農村工学研究部門

地域防災グループ

地域防災グループは、ため池への洪水や土石流流入時の防災・減災技術、ため池決壊時の浸水区域の算定手法、ため池の洪水調節機能の強化策の開発、農地地すべりの安定度評価手法の開発などを通じて、農村地域の防災力の強化に資する技術開発を目指しています。
全国に約16万箇所あるため池の多くは、古い時代に経験的な技術で作られています。自然災害に対して弱点を持つため池に対しては、災害に耐えられるように整備を進めるだけでなく、万一の決壊に備えた避難対策も必要です。また、ため池には、豪雨時には洪水を一時的に貯留し、下流への流出を抑える機能があります。この機能を強化して、ため池下流の農地の洪水抑止を図ることや河川の治水にも貢献することが期待されています。加えて、中山間地域の農地や農村には地すべり地が多く存在していますが、地震時や大雨・融雪によって地すべり災害が繰り返し発生しています。人口減少や高齢化が進む農村地域において、時代に応じた地すべり地の管理手法が必要となっています。

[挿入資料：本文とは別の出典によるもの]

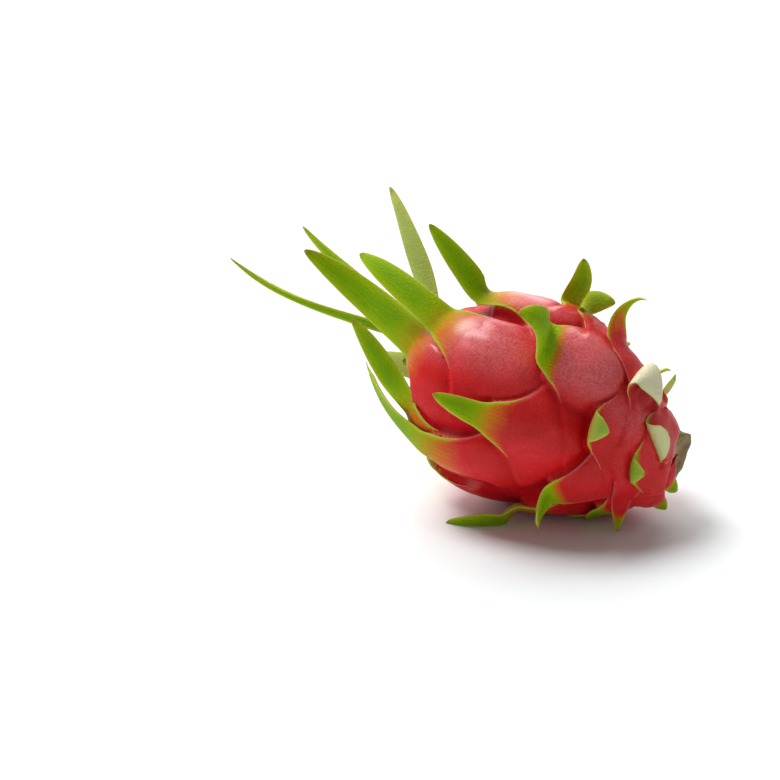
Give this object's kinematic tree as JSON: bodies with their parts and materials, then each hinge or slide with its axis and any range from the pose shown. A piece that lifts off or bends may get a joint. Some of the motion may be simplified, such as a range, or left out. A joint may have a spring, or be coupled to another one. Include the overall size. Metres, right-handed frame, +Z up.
{
  "type": "dragon fruit",
  "caption": "Whole dragon fruit lying on its side: pink-red egg-shaped body under overlapping scales with green leafy tips and a cut stalk.",
  "frame": {"origin": "a point of the flat spot that the fruit lies on", "axes": "+Z up; +X along the fruit towards its cut stalk; -Y towards the side seen in the picture"},
  "size_m": [0.1931, 0.1162, 0.1217],
  "materials": {
    "skin": "semi-gloss waxy skin, pink-red, with green scale tips",
    "stalk": "dull green stalk with brown corky cut",
    "scar": "matt, dry and brown"
  },
  "bodies": {
    "root": {"fruit": "skin", "stem_stub": "stalk", "flower_scar": "scar"}
  },
  "joints": []
}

地域防災グループでは、現地観測・調査や模型実験により、ため池への洪水や土石流の流入、決壊時の氾濫流、地すべり活動に関する現象解明を行うとともに、シミュレーションで現象を再現・評価する手法の開発を進めています。また、シミュレーションによってハザードマップ作成時の浸水区域を求める手法や、簡便な方法によって地すべり移動量を算定する技術などの開発も行っています。